## THE TASK
Starting at the line that contains "nape * dial)", reproduce each line exactly up to and including the line that contains "imported = [obj". Reproduce nothing else.

## DATASET SECTION
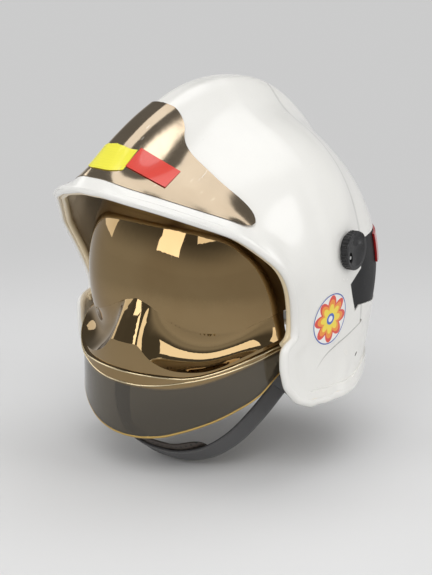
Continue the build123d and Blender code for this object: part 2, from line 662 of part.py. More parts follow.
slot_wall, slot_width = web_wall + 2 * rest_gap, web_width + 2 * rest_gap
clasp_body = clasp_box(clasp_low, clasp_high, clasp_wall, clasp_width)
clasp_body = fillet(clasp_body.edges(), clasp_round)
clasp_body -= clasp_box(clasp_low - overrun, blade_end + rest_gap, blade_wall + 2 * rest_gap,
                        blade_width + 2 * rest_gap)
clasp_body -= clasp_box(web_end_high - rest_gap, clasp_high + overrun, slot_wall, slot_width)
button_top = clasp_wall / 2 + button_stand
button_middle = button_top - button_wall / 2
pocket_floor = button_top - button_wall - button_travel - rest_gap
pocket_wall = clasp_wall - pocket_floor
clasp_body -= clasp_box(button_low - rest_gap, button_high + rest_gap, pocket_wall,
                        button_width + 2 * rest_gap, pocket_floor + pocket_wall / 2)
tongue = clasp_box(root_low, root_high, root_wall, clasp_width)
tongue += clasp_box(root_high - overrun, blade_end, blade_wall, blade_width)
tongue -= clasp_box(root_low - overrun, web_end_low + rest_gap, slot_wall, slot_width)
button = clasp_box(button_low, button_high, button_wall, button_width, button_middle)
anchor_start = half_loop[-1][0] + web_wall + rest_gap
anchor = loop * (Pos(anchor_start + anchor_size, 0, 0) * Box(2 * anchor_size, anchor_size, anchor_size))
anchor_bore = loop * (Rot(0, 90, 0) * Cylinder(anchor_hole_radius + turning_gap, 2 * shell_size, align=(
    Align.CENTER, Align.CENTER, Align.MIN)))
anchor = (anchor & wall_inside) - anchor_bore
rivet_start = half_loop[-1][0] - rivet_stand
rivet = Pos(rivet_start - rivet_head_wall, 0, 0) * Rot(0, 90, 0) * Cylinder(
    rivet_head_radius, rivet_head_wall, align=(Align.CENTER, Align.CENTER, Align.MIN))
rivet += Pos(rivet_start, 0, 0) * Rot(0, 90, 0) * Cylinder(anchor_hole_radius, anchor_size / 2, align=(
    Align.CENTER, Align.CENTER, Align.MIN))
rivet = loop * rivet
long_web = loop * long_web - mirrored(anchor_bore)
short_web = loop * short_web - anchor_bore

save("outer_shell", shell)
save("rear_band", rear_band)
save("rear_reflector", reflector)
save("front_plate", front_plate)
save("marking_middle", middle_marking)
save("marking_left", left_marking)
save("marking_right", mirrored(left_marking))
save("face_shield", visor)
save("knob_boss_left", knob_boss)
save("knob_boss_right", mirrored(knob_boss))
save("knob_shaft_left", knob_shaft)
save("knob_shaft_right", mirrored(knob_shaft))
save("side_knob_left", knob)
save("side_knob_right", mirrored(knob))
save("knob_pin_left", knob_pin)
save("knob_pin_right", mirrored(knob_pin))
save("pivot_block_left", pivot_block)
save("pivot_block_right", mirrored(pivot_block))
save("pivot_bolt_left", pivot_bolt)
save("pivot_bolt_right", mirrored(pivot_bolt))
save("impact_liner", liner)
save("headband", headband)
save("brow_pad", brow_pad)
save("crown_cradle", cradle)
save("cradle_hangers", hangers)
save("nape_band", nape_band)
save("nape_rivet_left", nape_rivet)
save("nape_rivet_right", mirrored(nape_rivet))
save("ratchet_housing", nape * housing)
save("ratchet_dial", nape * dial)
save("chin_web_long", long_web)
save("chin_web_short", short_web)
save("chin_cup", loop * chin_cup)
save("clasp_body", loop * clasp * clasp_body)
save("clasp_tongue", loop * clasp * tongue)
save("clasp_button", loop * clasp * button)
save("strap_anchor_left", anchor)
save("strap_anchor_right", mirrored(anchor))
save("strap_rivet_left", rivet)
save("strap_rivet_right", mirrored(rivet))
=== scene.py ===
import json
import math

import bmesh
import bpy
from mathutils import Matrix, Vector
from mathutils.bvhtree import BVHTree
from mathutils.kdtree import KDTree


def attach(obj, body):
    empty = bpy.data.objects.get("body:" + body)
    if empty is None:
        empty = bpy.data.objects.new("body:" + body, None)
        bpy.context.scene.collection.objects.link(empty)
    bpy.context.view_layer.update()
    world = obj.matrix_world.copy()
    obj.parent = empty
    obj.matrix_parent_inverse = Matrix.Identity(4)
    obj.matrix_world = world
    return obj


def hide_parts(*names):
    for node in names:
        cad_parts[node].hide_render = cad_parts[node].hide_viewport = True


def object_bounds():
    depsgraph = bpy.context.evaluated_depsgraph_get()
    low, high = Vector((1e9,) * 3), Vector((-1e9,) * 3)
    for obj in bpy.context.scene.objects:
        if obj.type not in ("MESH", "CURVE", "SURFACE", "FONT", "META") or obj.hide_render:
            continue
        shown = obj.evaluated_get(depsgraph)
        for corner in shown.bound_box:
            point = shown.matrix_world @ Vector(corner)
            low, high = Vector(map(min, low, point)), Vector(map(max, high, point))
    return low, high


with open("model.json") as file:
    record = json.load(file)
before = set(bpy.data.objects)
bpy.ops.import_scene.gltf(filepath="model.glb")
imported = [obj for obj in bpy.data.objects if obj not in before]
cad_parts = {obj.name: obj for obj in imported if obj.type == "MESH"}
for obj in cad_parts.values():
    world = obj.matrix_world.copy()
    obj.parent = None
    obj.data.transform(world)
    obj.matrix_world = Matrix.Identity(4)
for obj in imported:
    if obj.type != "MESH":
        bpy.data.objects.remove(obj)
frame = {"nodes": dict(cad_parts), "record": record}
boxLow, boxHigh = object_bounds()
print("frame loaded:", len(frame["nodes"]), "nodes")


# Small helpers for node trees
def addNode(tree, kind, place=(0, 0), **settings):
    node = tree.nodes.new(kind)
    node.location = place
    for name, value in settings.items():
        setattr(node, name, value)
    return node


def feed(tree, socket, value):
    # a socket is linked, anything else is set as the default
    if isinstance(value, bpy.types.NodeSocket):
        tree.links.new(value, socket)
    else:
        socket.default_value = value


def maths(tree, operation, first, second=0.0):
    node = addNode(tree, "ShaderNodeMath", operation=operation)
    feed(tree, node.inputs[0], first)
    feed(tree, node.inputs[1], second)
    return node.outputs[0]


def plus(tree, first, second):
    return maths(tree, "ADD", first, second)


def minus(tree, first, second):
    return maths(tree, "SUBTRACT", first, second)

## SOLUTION
save("ratchet_dial", nape * dial)
save("chin_web_long", long_web)
save("chin_web_short", short_web)
save("chin_cup", loop * chin_cup)
save("clasp_body", loop * clasp * clasp_body)
save("clasp_tongue", loop * clasp * tongue)
save("clasp_button", loop * clasp * button)
save("strap_anchor_left", anchor)
save("strap_anchor_right", mirrored(anchor))
save("strap_rivet_left", rivet)
save("strap_rivet_right", mirrored(rivet))
=== scene.py ===
import json
import math

import bmesh
import bpy
from mathutils import Matrix, Vector
from mathutils.bvhtree import BVHTree
from mathutils.kdtree import KDTree


def attach(obj, body):
    empty = bpy.data.objects.get("body:" + body)
    if empty is None:
        empty = bpy.data.objects.new("body:" + body, None)
        bpy.context.scene.collection.objects.link(empty)
    bpy.context.view_layer.update()
    world = obj.matrix_world.copy()
    obj.parent = empty
    obj.matrix_parent_inverse = Matrix.Identity(4)
    obj.matrix_world = world
    return obj


def hide_parts(*names):
    for node in names:
        cad_parts[node].hide_render = cad_parts[node].hide_viewport = True


def object_bounds():
    depsgraph = bpy.context.evaluated_depsgraph_get()
    low, high = Vector((1e9,) * 3), Vector((-1e9,) * 3)
    for obj in bpy.context.scene.objects:
        if obj.type not in ("MESH", "CURVE", "SURFACE", "FONT", "META") or obj.hide_render:
            continue
        shown = obj.evaluated_get(depsgraph)
        for corner in shown.bound_box:
            point = shown.matrix_world @ Vector(corner)
            low, high = Vector(map(min, low, point)), Vector(map(max, high, point))
    return low, high


with open("model.json") as file:
    record = json.load(file)
before = set(bpy.data.objects)
bpy.ops.import_scene.gltf(filepath="model.glb")
imported = [obj for obj in bpy.data.objects if obj not in before]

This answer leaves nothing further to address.